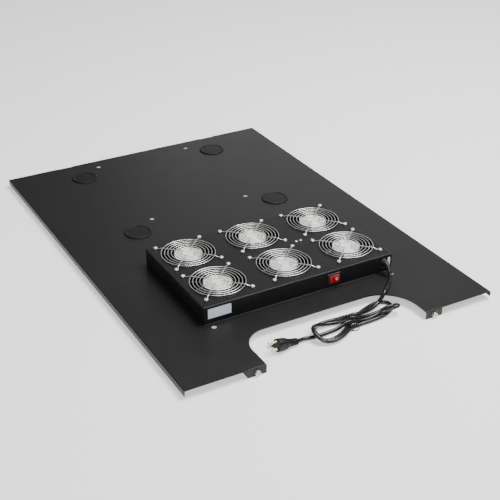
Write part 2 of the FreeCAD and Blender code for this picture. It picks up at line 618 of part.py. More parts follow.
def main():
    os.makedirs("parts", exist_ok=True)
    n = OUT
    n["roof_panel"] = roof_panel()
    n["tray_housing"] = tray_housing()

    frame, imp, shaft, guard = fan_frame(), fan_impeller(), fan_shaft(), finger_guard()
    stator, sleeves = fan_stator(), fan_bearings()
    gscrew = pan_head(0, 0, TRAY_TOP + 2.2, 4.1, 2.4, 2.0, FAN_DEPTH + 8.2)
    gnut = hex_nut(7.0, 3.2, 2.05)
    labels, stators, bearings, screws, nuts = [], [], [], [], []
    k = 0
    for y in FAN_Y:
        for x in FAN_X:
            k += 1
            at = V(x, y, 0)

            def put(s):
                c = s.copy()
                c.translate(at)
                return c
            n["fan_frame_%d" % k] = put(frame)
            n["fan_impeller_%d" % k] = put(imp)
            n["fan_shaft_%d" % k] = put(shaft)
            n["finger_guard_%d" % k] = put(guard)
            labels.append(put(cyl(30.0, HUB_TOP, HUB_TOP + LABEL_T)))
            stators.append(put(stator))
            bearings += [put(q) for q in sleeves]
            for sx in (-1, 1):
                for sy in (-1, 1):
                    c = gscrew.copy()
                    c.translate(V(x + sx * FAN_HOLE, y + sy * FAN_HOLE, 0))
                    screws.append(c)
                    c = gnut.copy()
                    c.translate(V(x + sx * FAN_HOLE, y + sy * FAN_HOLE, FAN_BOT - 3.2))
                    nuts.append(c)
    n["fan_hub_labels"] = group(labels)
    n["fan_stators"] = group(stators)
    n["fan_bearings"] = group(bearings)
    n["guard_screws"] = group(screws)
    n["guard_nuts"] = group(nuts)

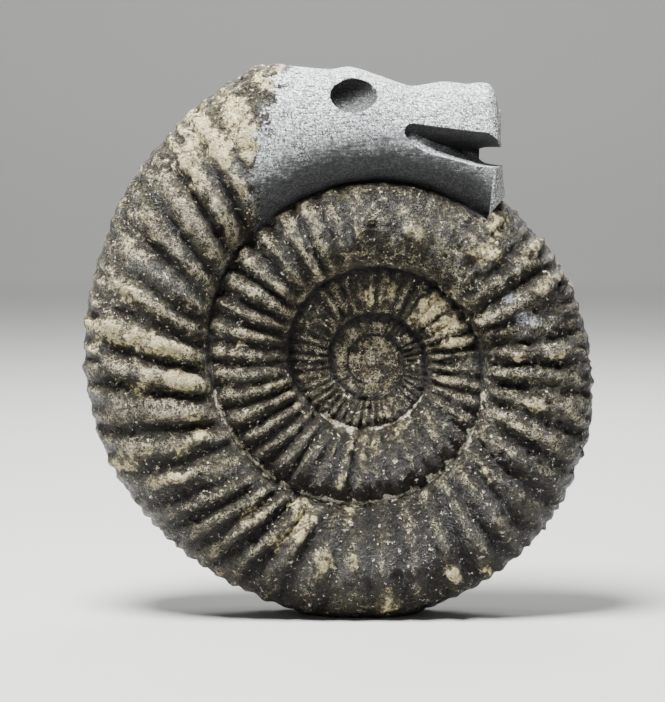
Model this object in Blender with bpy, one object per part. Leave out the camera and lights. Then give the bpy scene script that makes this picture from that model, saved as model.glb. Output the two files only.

· · ·

SET TASK> Gather each line in the data that holds the string "picture".

EXERCISE SOLUTION>
Write part 2 of the FreeCAD and Blender code for this picture. It picks up at line 618 of part.py. More parts follow.
Model this object in Blender with bpy, one object per part. Leave out the camera and lights. Then give the bpy scene script that makes this picture from that model, saved as model.glb. Output the two files only.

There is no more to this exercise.